The new Freeman had two areas of primary focus: economic and foreign policy, and while it was libertarian in the former, it had a conservative bent in the latter. Unlike some limited-government non-interventionists of the time (most notably Garet Garrett, John T. Flynn, and Frank Chodorov), The Freeman’s editorial position favored direct confrontation with communism. It rejected containment and held that participation in world diplomatic bodies was as dangerous as it was naïve. “Any world organization that includes communist or other totalitarian governments is obviously worse than useless, for such governments must inevitably prevent the organization from taking any genuine steps towards peace and friendship,” stated the opening editorial.
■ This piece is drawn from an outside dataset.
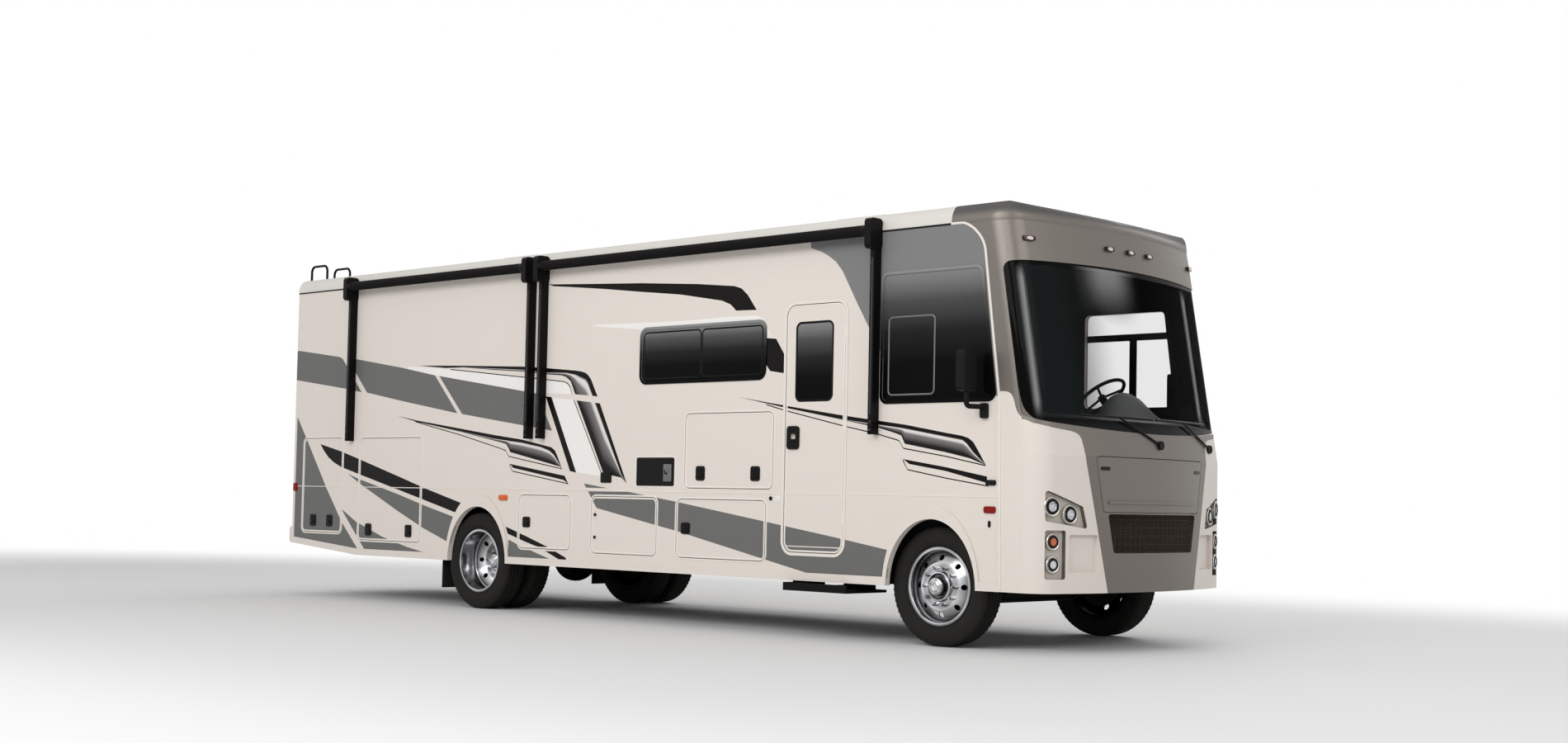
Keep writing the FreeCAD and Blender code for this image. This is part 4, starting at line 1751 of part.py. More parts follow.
def steering_wheel():
    """A round rim on three spokes, on a column that leans forward into the dashboard."""
    axis = column_axis()
    centre = V(WHEEL_X, WHEEL_Y, WHEEL_Z)
    ring = Part.makeTorus(WHEEL_RING_RADIUS, WHEEL_RIM_RADIUS, centre, axis)
    across = V(0, 1, 0)
    along = axis.cross(across)
    spokes = []
    for i in range(SPOKES):
        turn = math.radians(SPOKE_FIRST_ANGLE) + 2 * math.pi * i / SPOKES
        end = centre + across * (WHEEL_RING_RADIUS * math.cos(turn)) + along * (WHEEL_RING_RADIUS * math.sin(turn))
        spokes.append(rod(centre - axis * WHEEL_RIM_RADIUS, end, SPOKE_RADIUS))
    return fuse([ring, column(COLUMN_RADIUS, COLUMN_LONG)] + spokes)


def seat(side):
    y0 = side * WHEEL_Y - SEAT_WIDE / 2
    y1 = y0 + SEAT_WIDE
    pedestal = block(SEAT_X + (SEAT_LONG - SEAT_PEDESTAL) / 2, SEAT_X + (SEAT_LONG + SEAT_PEDESTAL) / 2,
                     side * WHEEL_Y - SEAT_PEDESTAL / 2, side * WHEEL_Y + SEAT_PEDESTAL / 2,
                     FLOOR_TOP, SEAT_CUSHION_Z)
    cushion_outline = rectangle(SEAT_X, SEAT_X + SEAT_LONG, SEAT_CUSHION_Z, SEAT_CUSHION_Z + SEAT_CUSHION_TALL)
    cushion = plate(cushion_outline, SEAT_CORNER, "y", y0, y1)
    back_z = SEAT_CUSHION_Z + SEAT_CUSHION_TALL / 2
    back_outline = [(SEAT_X, back_z), (SEAT_X + SEAT_BACK_THICK, back_z),
                    (SEAT_X + SEAT_BACK_THICK - SEAT_LEAN, back_z + SEAT_BACK_TALL),
                    (SEAT_X - SEAT_LEAN, back_z + SEAT_BACK_TALL)]
    back = plate(back_outline, SEAT_CORNER, "y", y0, y1)
    return fuse([pedestal, cushion, back])


# Roof gear

def tapered_box(x, y, half_x, half_y, tall, taper):
    base = [V(x - half_x, y - half_y, ROOF_EDGE_Z), V(x + half_x, y - half_y, ROOF_EDGE_Z),
            V(x + half_x, y + half_y, ROOF_EDGE_Z), V(x - half_x, y + half_y, ROOF_EDGE_Z)]
    top_z = ROOF_EDGE_Z + ROOF_CROWN + tall
    top_x, top_y = half_x - taper, half_y - taper
    top = [V(x - top_x, y - top_y, top_z), V(x + top_x, y - top_y, top_z),
           V(x + top_x, y + top_y, top_z), V(x - top_x, y + top_y, top_z)]
    wires = [Part.makePolygon(ring + ring[:1]) for ring in (base, top)]
    return Part.makeLoft(wires, True, True).cut(roof_outer_solid())


def coolers():
    return [tapered_box(x, 0, COOLER_LONG / 2, COOLER_HALF, COOLER_TALL, COOLER_TAPER)
            for x in (COOLER_FRONT_X, COOLER_REAR_X)]


def vents():
    return [tapered_box(x, VENT_Y, VENT_SIDE / 2, VENT_SIDE / 2, VENT_TALL, VENT_TAPER)
            for x in (VENT_FRONT_X, VENT_MID_X, VENT_REAR_X)]


def right_side_cuts():
    cuts = [through_wall(cab_window(), CAB_WINDOW_CORNER), through_wall(living_window(), WINDOW_CORNER)]
    cuts += entry_cuts()
    cuts += luggage_cuts(low_doors())
    cuts += door_cut(SCREEN_DOOR_REAR_X, SCREEN_DOOR_FRONT_X, SCREEN_DOOR_SILL_Z, SCREEN_DOOR_TOP_Z,
                     LUGGAGE_CORNER, LUGGAGE_THICK)
    pocket = wall_panel(grown(LOCKER_REAR_X, LOCKER_FRONT_X, LOCKER_SILL_Z, LOCKER_TOP_Z, PANEL_GAP),
                        LOCKER_CORNER, -OVERRUN, LOCKER_THICK + SEAT_GAP)
    opening = wall_panel(grown(LOCKER_REAR_X, LOCKER_FRONT_X, LOCKER_SILL_Z, LOCKER_TOP_Z, -LUGGAGE_LIP),
                         LOCKER_CORNER, -OVERRUN, WALL + OVERRUN)
    return cuts + [pocket, opening]


def left_side_cuts():
    slide = wall_panel(rectangle(SLIDE_REAR_X, SLIDE_FRONT_X, SLIDE_SILL_Z, SLIDE_TOP_Z),
                       SLIDE_CORNER / 2, -OVERRUN, WALL + OVERRUN)
    return [through_wall(driver_window(), CAB_WINDOW_CORNER), through_wall(bed_window(), WINDOW_CORNER), slide]


def locker_lid():
    lid = wall_panel(grown(LOCKER_REAR_X, LOCKER_FRONT_X, LOCKER_SILL_Z, LOCKER_TOP_Z, 0),
                     LOCKER_CORNER, 0, LOCKER_THICK)
    lock_z = (LOCKER_SILL_Z + LOCKER_TOP_Z) / 2
    lock = rod(V(LOCKER_LOCK_X, -BODY_HALF + LOCKER_THICK / 2, lock_z),
               V(LOCKER_LOCK_X, -BODY_HALF - LOCKER_LOCK_PROUD, lock_z), LOCKER_LOCK_RADIUS)
    return fuse([lid, lock])


def latch_pair(rear, front, inset, z):
    """Two latches near the foot of a top-hinged door, the same way in from each side."""
    return [latch(x, z, LATCH_WIDE, LATCH_TALL) for x in (rear + inset, front - inset)]


def side_latch(rear, z):
    return latch(rear + LATCH_EDGE + LATCH_WIDE / 2, z, LATCH_WIDE, SIDE_LATCH_TALL)


def right_doors():
    """Each luggage door on the right by its node name."""
    rear = luggage_door(REAR_BIN_REAR_X, REAR_BIN_FRONT_X, REAR_BIN_SILL_Z, REAR_BIN_TOP_Z,
                        latch_pair(REAR_BIN_REAR_X, REAR_BIN_FRONT_X, REAR_LATCH_INSET, REAR_LATCH_Z))
    tall = luggage_door(TALL_BIN_REAR_X, TALL_BIN_FRONT_X, TALL_BIN_SILL_Z, TALL_BIN_TOP_Z,
                        latch_pair(TALL_BIN_REAR_X, TALL_BIN_FRONT_X, TALL_LATCH_INSET, TALL_LATCH_Z))
    aft = luggage_door(AFT_BIN_REAR_X, AFT_BIN_FRONT_X, AFT_BIN_SILL_Z, AFT_BIN_TOP_Z,
                       [side_latch(AFT_BIN_REAR_X, AFT_LATCH_Z)])
    catch_x = MID_BIN_REAR_X + MID_CATCH_INSET
    mid = luggage_door(MID_BIN_REAR_X, MID_BIN_FRONT_X, MID_BIN_SILL_Z, MID_BIN_TOP_Z,
                       [wall_panel(rectangle(catch_x - MID_CATCH / 2, catch_x + MID_CATCH / 2,
                                             z - MID_CATCH / 2, z + MID_CATCH / 2),
                                   MID_CATCH_CORNER, -LATCH_PROUD, LUGGAGE_THICK / 2)
                        for z in (MID_CATCH_LOW_Z, MID_CATCH_TOP_Z)])
    fore = luggage_door(FORE_BIN_REAR_X, FORE_BIN_FRONT_X, FORE_BIN_SILL_Z, FORE_BIN_TOP_Z,
                        [side_latch(FORE_BIN_REAR_X, FORE_LATCH_Z)])
    screen = luggage_door(SCREEN_DOOR_REAR_X, SCREEN_DOOR_FRONT_X, SCREEN_DOOR_SILL_Z, SCREEN_DOOR_TOP_Z,
                          latch_pair(SCREEN_DOOR_REAR_X, SCREEN_DOOR_FRONT_X, SCREEN_LATCH_INSET, SCREEN_LATCH_Z))
    return {"luggage_door_rear": rear, "luggage_door_tall": tall, "luggage_door_aft": aft,
            "luggage_door_mid": mid, "luggage_door_fore": fore, "screen_door": screen}


def left_luggage_doors():
    found = []
    for rear, front, sill, top in left_doors():
        middle_z = (sill + top) / 2
        found.append(mirrored(luggage_door(rear, front, sill, top, [side_latch(rear, middle_z)])))
    return found


def build():
    os.makedirs("parts", exist_ok=True)
    outer = cap_solid(0, SKIRT_BOTTOM, 0)
    inner = cap_solid(CAP_SHELL, SKIRT_BOTTOM - OVERRUN, OVERRUN)
    save("front_cap", [front_cap(outer, inner)])
    save("windscreen", [windscreen()])
    save("front_hatch", [front_hatch(outer)])
    save("grille", [grille()])
    save("front_lamps", front_lamps())
    save("marker_lamps", marker_lamps() + tail_lamps())
    save("skirt_right", [skirt(low_doors(), entry_cuts())])
    save("skirt_left", [mirrored(skirt(left_doors(), []))])
    save("side_wall_right", [side_wall(right_side_cuts())])
    save("side_wall_left", [mirrored(side_wall(left_side_cuts()))])
    save("window_frames", window_frames() + [entry_frame()])
    save("window_glass", window_glass())
    save("entry_door", [entry_door()])
    save("entry_door_glass", [entry_glass()])
    for name, shape in right_doors().items():
        save(name, [shape])
    left = left_luggage_doors()
    save("luggage_door_left_aft", [left[0]])
    save("luggage_door_left_fore", [left[1]])
    save("locker_lid", [locker_lid()])
    save("luggage_bins", luggage_bins())
    save("slide_room", [slide_room()])
    save("slide_room_glass", slide_glass())
    save("roof", [roof()])
    save("floor", floor())
    save("rear_wall", [fuse([rear_wall(), rear_bumper()])])
    save("wheel_housings", wheel_housings())
    save("mud_flaps", mud_flaps())
    for name, side in (("right", -1), ("left", 1)):
        save("tyre_front_" + name, [tyre(FRONT_AXLE_X, side * FRONT_TRACK / 2)])
        save("rim_front_" + name, [front_wheel(side)])
        save("tyres_rear_" + name, [tyre(REAR_AXLE_X, side * (REAR_TRACK / 2 - TWIN_SPACING / 2)),
                                    tyre(REAR_AXLE_X, side * (REAR_TRACK / 2 + TWIN_SPACING / 2))])
        save("rims_rear_" + name, [rear_wheels(side)])
    save("front_axle", [front_axle()])
    save("knuckle_right", [knuckle()])
    save("knuckle_left", [mirrored(knuckle())])
    save("tie_rod", [tie_rod()])
    save("rear_axle", [rear_axle()])
    save("springs", springs())
    save("chassis", [chassis()])
    save("engine_block", [engine()])
    save("drive_line", [drive_line()])
    save("fuel_tank_and_exhaust", [fuel_tank(), exhaust()])
    save("ladder", [ladder()])
    save("awning_rollers", awning_rollers())
    save("awning_arms", awning_arms())
    save("entry_step", [entry_step()])
    save("mirrors", both_sides(mirror_set()))
    save("wipers", wipers())
    save("dashboard", [dashboard()])
    save("steering_wheel", [steering_wheel()])
    save("seats", [seat(-1), seat(1)])
    save("roof_gear", coolers() + vents())


build()
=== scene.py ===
# %% [markdown]
# # A motorhome with a flat front, dressed in Blender
# The packed CAD model is the frame: every panel, wheel and door is already in its place, in metres.
# This script adds what makes it look real: paint and stripes, chrome, glass, rubber, trims and fasteners.
# X points forward, Y to the left and Z up, and the origin lies on the ground under the middle.

# %% Load the frame
import bpy
import bmesh
import math
from mathutils import Matrix, Vector


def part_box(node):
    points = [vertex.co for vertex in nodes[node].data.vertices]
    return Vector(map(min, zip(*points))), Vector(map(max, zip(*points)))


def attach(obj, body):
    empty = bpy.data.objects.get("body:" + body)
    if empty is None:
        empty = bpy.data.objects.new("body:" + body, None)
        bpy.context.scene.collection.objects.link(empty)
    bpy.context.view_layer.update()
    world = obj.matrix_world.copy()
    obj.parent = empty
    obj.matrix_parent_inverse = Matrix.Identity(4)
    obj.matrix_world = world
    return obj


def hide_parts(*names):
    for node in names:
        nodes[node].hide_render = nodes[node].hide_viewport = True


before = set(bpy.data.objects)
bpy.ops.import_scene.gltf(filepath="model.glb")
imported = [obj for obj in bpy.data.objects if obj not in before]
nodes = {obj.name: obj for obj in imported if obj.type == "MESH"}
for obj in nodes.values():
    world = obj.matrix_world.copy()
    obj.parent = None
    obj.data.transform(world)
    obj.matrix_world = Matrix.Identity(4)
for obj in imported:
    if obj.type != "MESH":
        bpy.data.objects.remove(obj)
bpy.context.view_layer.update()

# %% [markdown]
# ## Camera
# The picture is taken from a little over one metre up, ahead and to the right of the nose,
# with a normal lens.
# The camera's axes are written as three directions: to the right, up, and forward into the picture.
# A matrix of those columns turns the camera, which is plainer than three angles that depend on their order.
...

As set out in that defining editorial, “The true tradition has always placed great emphasis on economic liberty. It is particularly of economic liberty that communists, socialists, government planners and other collectivists have been most openly contemptuous. Yet it is not too much to say that economic freedom, as embodied in the free market, is the basic institution of a liberal society.” Thus the magazine strongly opposed all economic cure-alls, regulations, and plans.

The magazine’s board comprised big names among classical liberals, including Lawrence Fertig, Leo Wolman, Leonard Read, Ludwig von Mises, and Roscoe Pound. La Follette presciently noted, “Such a board might give the magazine a certain prestige before it gets under way. After it gets under way, it will be judged by what it is, not the big names connected with it.”

Hazlitt’s Changing Role

Problems erupted in 1952 when Hazlitt asked to bring in a fourth editor to lighten his editorial load. Because of his work at Newsweek, Hazlitt wanted to resign or simply become a nominal contributing editor, but he offered to stay on until a replacement could be found. While Forrest Davis eventually became an editor, Hazlitt’s first choice was Buckley. Among others interviewed were Frank Chodorov, Frank Hanighen, Eugene Lyons, and John Davenport. Davis had earlier contributed articles to the magazine, and he was assumed to share the same political philosophy with Hazlitt and his co-editors.

There was immediate tension between Davis and Hazlitt, who took offense at Davis’s attempt to inject the magazine into partisan political struggles. Two issues in particular—the controversy over Sen. Joseph McCarthy and the battle between the Taft and Eisenhower Republicans — proved especially contentious for the staff.

Several of the magazine’s donors were rumored to have been rankled when the perception arose that editors favored Robert Taft. This brought to the surface Hazlitt’s belief that The Freeman should argue classical liberalism from a distant, nonpartisan perspective. As Hazlitt would later recall, “[I]t quickly turned out that both Suzanne [La Follette] and Forrest [Davis] were bent on making The Freeman a McCarthy and primarily an anti-communist organ rather than an exponent of a positive libertarian philosophy. I regarded McCarthy as a sort of bar room fighter, often reckless and sweeping in his accusations.”

The feud soon expanded beyond the walls of The Freeman’s Madison Avenue office. Time magazine summed up the whole mess in early 1953: “Instead of being Hazlitt’s man, Davis had ideas of his own on how to run the magazine, and Chamberlain and Managing Editor Suzanne La Follette generally agreed. In short order Hazlitt had a falling-out with them.”

Chamberlain called for an October 31 meeting of the board of directors to determine who would finally win the power struggle, or in his words, “to determine whether the Board shall give vote of confidence to present editorial management of magazine or dismiss present editorial board—John Chamberlain, Forrest Davis and Suzanne La Follette—replacing it with Henry Hazlitt and staff of his choosing. . . .”

The board ultimately sided with Hazlitt, and Chamberlain, Davis, and La Follette soon resigned. Hazlitt became the editor-in-chief and went on to run The Freeman along with Florence Norton (formally managing editor of The American Mercury) from late 1952 until January 11, 1954. Norton succeeded Hazlitt when he departed.

Later in 1954 Leonard Read purchased The Freeman, publishing it initially under his Irvington Press imprint. With 68-year-old Frank Chodorov, formerly editor of his own broadsheet, analysis, as editor, The Freeman continued in its political-journalistic mode with emphasis on foreign policy. It was not yet FEE’s flagship publication.

In January 1956, 50 years ago this month, The Freeman merged with FEE’s periodical Ideas on Liberty and became the foundation’s highly influential publication, the premier advocate of free markets and voluntarism, concentrating on theory and its application rather than current political controversies. Its managing editor was a former business economist, Paul Poirot, who directed the magazine until he retired in 1987. In this, its latest, incarnation, The Freeman has remained a consistent voice for a free society.